1968: Nam June Paik, Charlotte Moorman, at New Paltz

So there I was, minding my own business in the 2014 Whitney Biennial. The Gregory Battcock Archive installation by Joseph Grigely was capturing my attention for a variety of reasons and then .... there .... on the wall was a poster for the Intermedia '68 tour by Nam June Paik and Charlotte Moorman to some SUNY campuses, including New Paltz. It's the lower framed item on the right wall in the picture above, image from the Grigely page on the Whitney Biennial website. Attending that concert is one of the most memorable, still in the mind's eye, occasions of my undergraduate years at New Paltz State.

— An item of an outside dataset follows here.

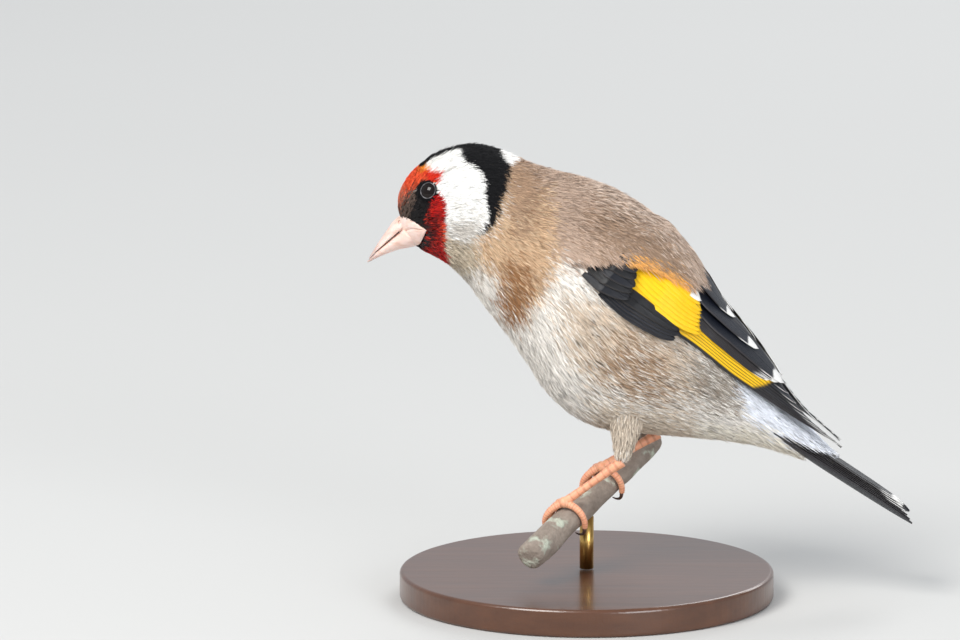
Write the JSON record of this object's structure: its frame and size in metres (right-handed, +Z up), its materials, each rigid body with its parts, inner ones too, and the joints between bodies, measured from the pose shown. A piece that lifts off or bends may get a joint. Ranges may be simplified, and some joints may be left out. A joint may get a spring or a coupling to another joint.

The concert was so memorable for all the right reasons and for one more. At some point during the concert, a student, thinking this was participatory theater, threw a cymbal back on stage. All stage action stopped, Paik ordered that the student leave the auditorium. It may have seemed like chaos in the spring of 1968 but it was scripted theater and music, aka intermedia.

13 April 2014

querelle posters


Separated at birth? No, appropriation. The upper picture is the theatrical release poster for the Fassbinder film Querelle (1982) from the Wikipedia page. The lower picture is a mock poster for the film by Francesco Vezzoli, part of Cinema Vezzoli which was to show at the vintage United Artists Theatre in downtown Los Angeles, early 2014, organized by the Museum of Contemporary Art. That's what it says in the September 2013 issue of Art news, the text of which also appears on The Gravity Arts. The current information on the MOCA website looks like Cinema Vezzoli opens in a couple weeks at MOCA Grand Avenue and runs through the summer.

Brad Davis, OK. Josef Albers? I might have to come out to L.A. to see the Vezzoli exhibition.

10 April 2014

imperfections and outliers

"Emilio had a scorch mark from the iron on his otherwise spotless shirt. It made him look quite fetching. A minor imperfection is always so seductive, especially if it hints at a story -- the faint trace of a scar, the most discreet of limps. The flawless tea-bowl is less beautiful, after all, according to the Japanese, than the tea-bowl with a slight distortion to its roundness, just as a full moon is less beautiful than a half-moon glimpsed through cloud, a cherry-tree in full bloom less beautiful than cherry-trees about to blossom, pristinely raked pebbles less beautiful than pebbles strewn with faded flowers. Emilio may well have less appealing imperfections (less accidental ones -- that is, more willed) but in the bar in the late afternoon light as he came towards us with his tray of sparkling glasses the mishap with the iron was working to his advantage."


I was reading this passage on page 131 in Night Letters by Robert Dessaix as I waited for the Bergren Forum to begin. This week's topic was outliers and the speaker was adjunct instructor of sociology Kelly Kirtland, studying for her doctorate at Cornell. Perhaps (non-criminal) outliers are more interesting because of their flaws even if they may play havoc with your sociological study.